Condominio

Via la scaletta per l’accesso diretto alla pubblica via

di Valeria Sibilio


Una delle conflittualità condominiali più comuni, alla luce della giurisprudenza, è quella che riguarda la modalità di gestione delle proprietà comuni. Problema che, frequentemente, sfocia in presunte titolarità esclusive dei diritti per il loro utilizzo. L'ordinanza della Cassazione 1852 del 2018 (relatore Antonio Scarpa) ha trattato un caso in cui un condominio aveva citato, in giudizio di primo grado, due condòmini per l'indebita utilizzazione del cortile condominiale, chiedendo la rimozione della scalinata e della ringhiera ivi apposta al fine di creare un vialetto di accesso dall'appartamento del primo citato alla pubblica via. Il convenuto, oltre alla deduzione di aver acquistato, insieme all'appartamento, anche la porzione di terreno di accesso alla pubblica via, indipendente dal cortile, proponeva domanda riconvenzionale per l'accertamento dell'acquisto avvenuto per usucapione dello stesso spazio.
Il Tribunale aveva accolto la sola domanda degli attori di inibitoria all'uso del cortile per parcheggio di autoveicoli e motocicli, rigettando le altre. In secondo grado, la Corte d'Appello accoglieva l'impugnazione principale del condominio e di un gruppo di singoli condòmini, ritenendo l'accesso pedonale come bene incluso fra le parti comuni, negando che la dizione “ingresso indipendente dal cortile condominiale”, contenuta nel contratto di acquisto del 19 settembre 1985, in favore del condòmino citato, costituisse titolo idoneo per dire trasferito, a questo, pure il tratto di terreno. La Corte d’Appello escludeva, inoltre, che la presunta proprietà esclusiva potesse ricavarsi dal regolamento di condominio e riteneva infondata la domanda di usucapione, in quanto, dalle fotografie prodotte e dalla deposizione di un teste, emergeva come la modificazione dello stato dei luoghi, mediante imposizione di una ringhiera, fosse avvenuta non prima del 1987.

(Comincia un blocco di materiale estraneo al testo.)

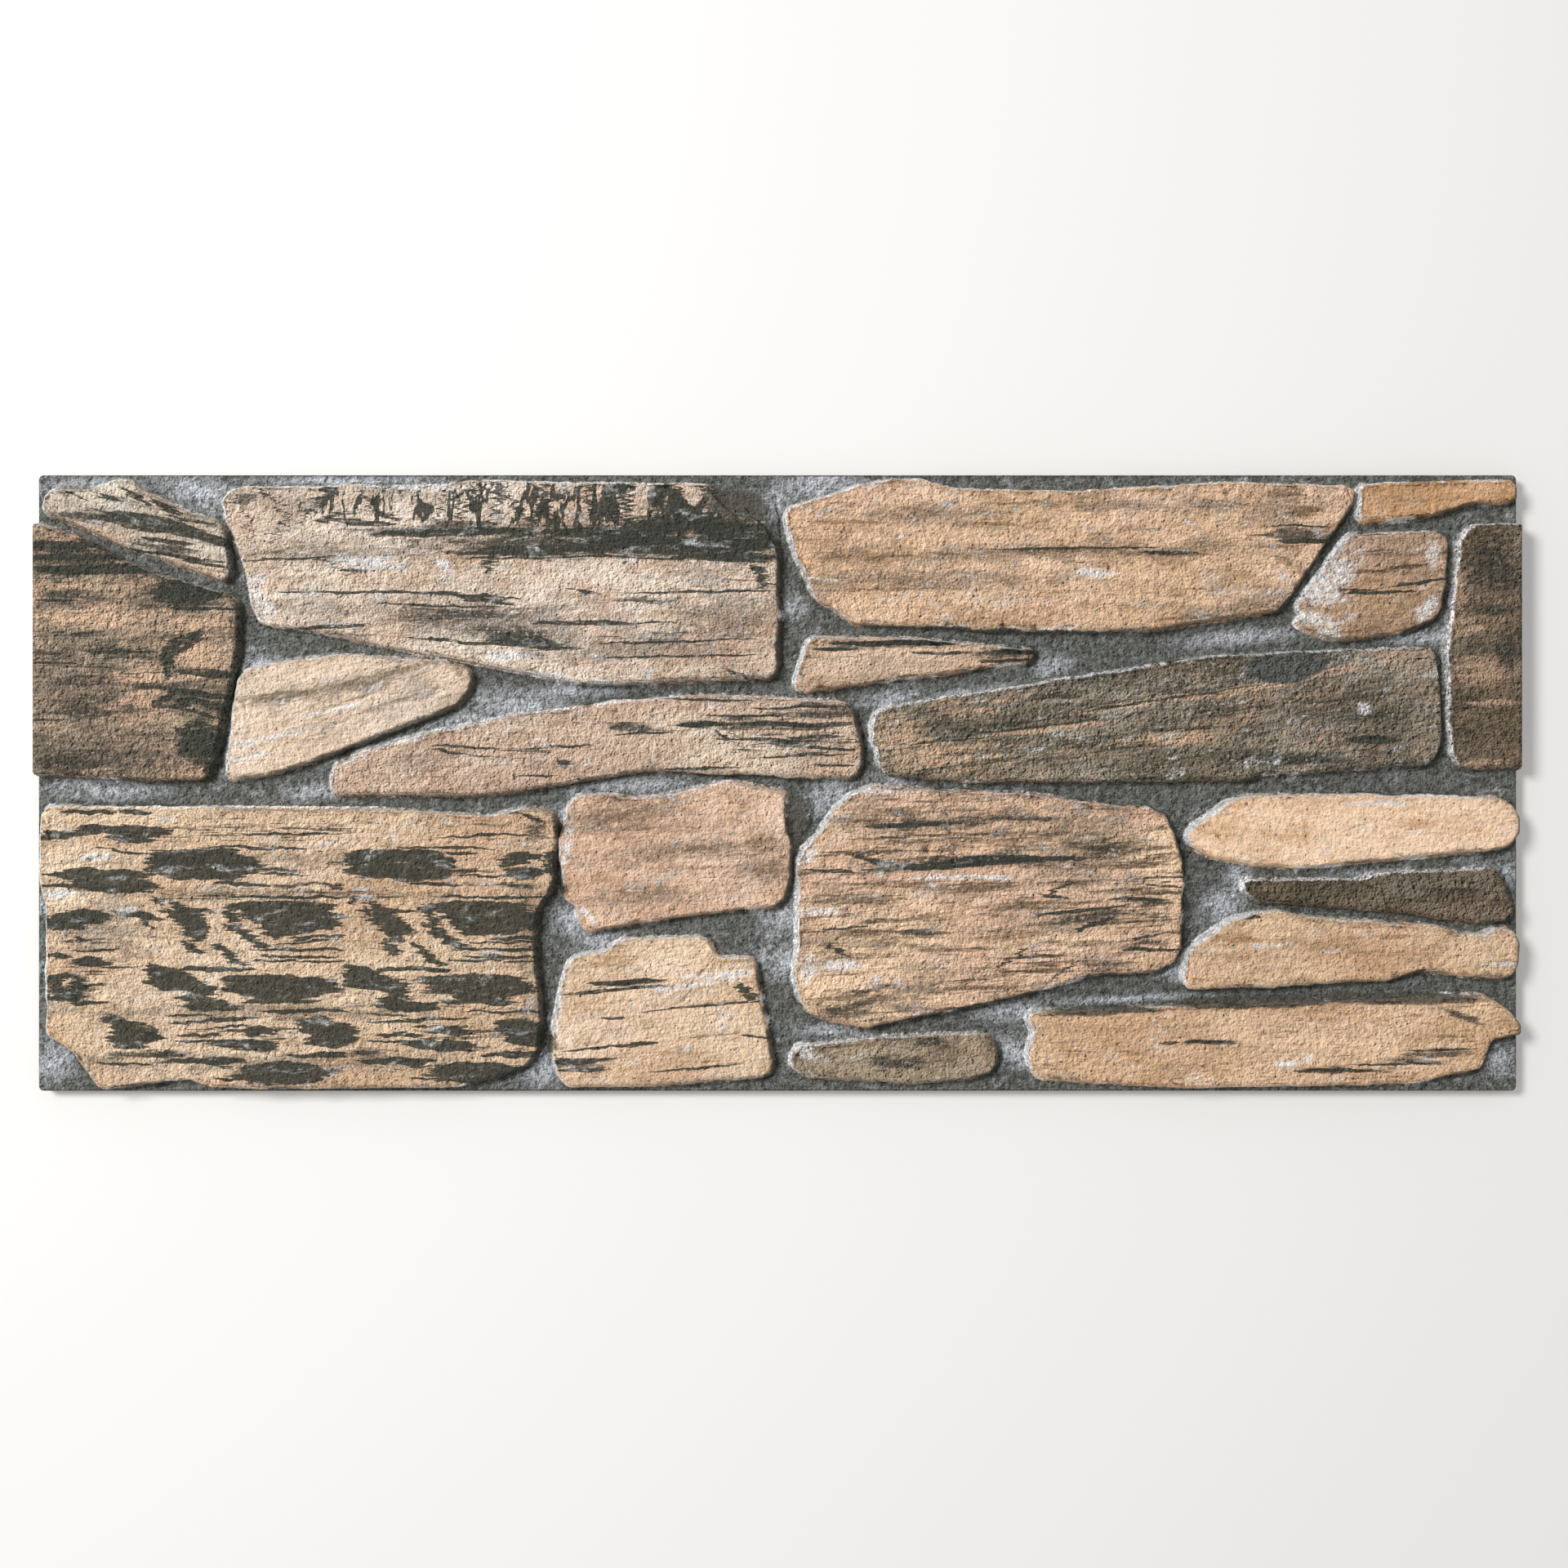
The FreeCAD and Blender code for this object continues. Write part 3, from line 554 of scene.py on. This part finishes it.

I due condòmini proponevano ricorso in Cassazione, ritenendo, per via dell'atto d'acquisto, legittimo il loro utilizzo del vialetto. Inoltre, lamentavano che la Corte avesse dato rilievo, in ordine all'usucapione, a una sola testimonianza, senza considerarne altre “precise e concordanti”, allegando fotocopie integrali dei verbali di udienza del 17 maggio 2007, del 29 maggio 2008, del 4 dicembre 2008 e del 24 marzo 2009, contenenti le deposizioni di altre sei testimoni.

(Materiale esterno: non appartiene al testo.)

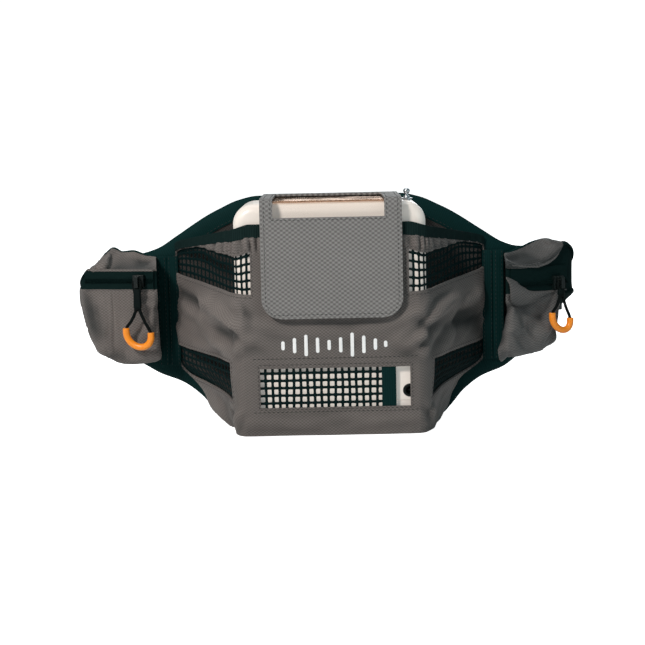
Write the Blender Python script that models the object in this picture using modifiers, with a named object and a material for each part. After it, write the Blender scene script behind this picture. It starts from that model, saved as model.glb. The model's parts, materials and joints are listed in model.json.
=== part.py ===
# Portable oxygen concentrator in its hip bag.
#
# Frame: metres, +Z up, origin at the centre of the bag's flat base. The front
# of the bag faces -Y and the wearer stands at +Y, inside the belt loop.
# "Left" is -X and "right" is +X. All dimensions below are in millimetres and
# are scaled once, where each mesh is made.

import math
from types import SimpleNamespace

import bmesh
import bpy
from mathutils import Matrix, Vector

for old in list(bpy.data.objects):
    bpy.data.objects.remove(old, do_unlink=True)

MM = 0.001
CENTRE = (0.0, 0.0, 0.0)

# -------------------------------------------------------- shared dimensions
# concentrator: the battery forms the foot of the slab, the case the rest
UNIT_HALF_W = 75.0        # half width, X
UNIT_HALF_D = 34.0        # half depth, Y
UNIT_Z0 = 3.0             # underside of the battery
UNIT_Z1 = 182.0           # top of the case
BATTERY_H = 22.5
BATTERY_Z1 = UNIT_Z0 + BATTERY_H
CASE_Z0 = BATTERY_Z1 + 0.5
CASE_CORNER = 16.0        # top corner radius in the front view
CASE_FOOT = 7.0           # bottom corner radius
CASE_RIM = 8.0            # rounding of the front and rear rims
CASE_WALL = 2.4
CAVITY_FLOOR = CASE_Z0 + CASE_WALL

# fabric thicknesses
CLOTH = 1.6               # face fabric with its lining
NET = 0.8
HEM = 1.8
PAD = 8.0                 # padded back panel
POUCH_WALL = 1.8
VINYL_SHEET = 0.6
WEB = 1.6                 # belt webbing

BACK_Y = 42.0             # middle of the padded back panel
FRONT_Y = -38.5           # middle of the front fabric
SEAM_Y = 36.5             # where the front fabric meets the back panel

BELT_Y = 228.2            # belt behind the wearer
BUCKLE_Y = 234.1
BUCKLE_Z = 82.0

# Pouches, one on each wing of the back panel.
# origin: X, Y of the inner corner on the back panel; turn: degrees the pouch swings back
# face: how far the pouch face stands off the back panel
# zip_z, zip_from, zip_to: height and ends of the zip; slider: where the slider rests
# knot, legs, grip: drop to the knot, drop to the grip and radius of the hanging pull
# lean: how far the inner front edge leans in over the seam tape
# stations: distance along the belt, share of the face depth, low z, high z
# wing: distances of the back panel's outer stations past its last fixed one
# belt: X, Y plan points of the webbing from the wing to the buckle
POUCH_LEFT = SimpleNamespace(
    name="left", side=-1, origin=(-144.5, 39.5), turn=12.0, face=33.0,
    zip_z=120.0, zip_from=-9.6, zip_to=49.0, slider=1.8,
    knot=20.0, legs=40.0, grip=10.4, lean=12.0,
    stations=[
        (0.6, 0.80, 53.5, 134.5), (7, 1.0, 52.6, 137), (22, 1.0, 53.2, 138.5),
        (34.5, 1.0, 57.2, 143.5), (46, 0.98, 66, 131.5), (54, 0.84, 77, 122),
        (59.5, 0.5, 90, 114),
    ],
    wing=[15, 30, 45, 60],
    belt=[
        (-209.5, 82), (-210, 112), (-199, 152), (-174, 186), (-143, 210),
        (-114, 223.5), (-93, BELT_Y - 0.1),
    ],
)
# the right pouch is slack: its lower body is tucked in under an overhanging hood
POUCH_RIGHT = SimpleNamespace(
    name="right", side=1, origin=(144.5, 39.5), turn=28.0, face=26.0,
    zip_z=110.0, zip_from=-13.0, zip_to=43.0, slider=31.4,
    knot=9.0, legs=28.0, grip=9.0, lean=17.0,
    stations=[
        (0.6, 0.80, 46.5, 131.5), (7, 1.0, 50, 133.5), (20, 1.0, 55.2, 138),
        (33.5, 0.97, 60, 140.5), (38, 0.95, 95, 142.5), (45, 0.95, 98, 145.5),
        (52, 0.8, 102, 144), (56, 0.4, 108, 134),
    ],
    wing=[14, 28, 42, 55],
    belt=[
        (199, 92), (199, 120), (190, 156), (170, 188), (140, 211),
        (112, 223.5), (92, BELT_Y - 0.1),
    ],
)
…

Per la Cassazione, entrambi i motivi hanno rivelato profili di inammissibilità, risultando privi di fondamento. In merito all'esclusivo uso del vialetto, dove manchi un'espressa riserva di proprietà o sia stato omesso nel primo atto di trasferimento qualsiasi univoco riferimento al riguardo, il bene deve essere ritenuto parte comune dell'edificio condominiale. Ne consegue che non ha alcun rilievo il contenuto dell'atto traslativo del 19 settembre 1985, tra il venditore e il condòmino, ove non sia dimostrato che tale atto fosse quello costitutivo del Condominio o che lo stesso venditore avesse validamente acquisito, dall'originario unico proprietario, la titolarità esclusiva dell'area oggetto di lite e ne potesse perciò disporre.
Quanto al secondo motivo, i ricorrenti si sono limitati a lamentare un generico omesso esame di intere deposizioni testimoniali. riportate in fotocopia nel ricorso. Un fatto che non integra, di per sé, il vizio di omesso esame di un fatto decisivo, qualora il fatto storico, rilevante in causa, sia stato comunque preso in considerazione dal giudice, ancorché la sentenza non abbia dato conto di tutte le risultanze probatorie.
La Corte ha, perciò, rigettato il ricorso, condannando i ricorrenti a rimborsare ai controricorrenti le spese sostenute nel giudizio di cassazione, liquidate in euro 2.500,00, di cui euro 200,00 per esborsi, oltre a spese generali e ad accessori di legge.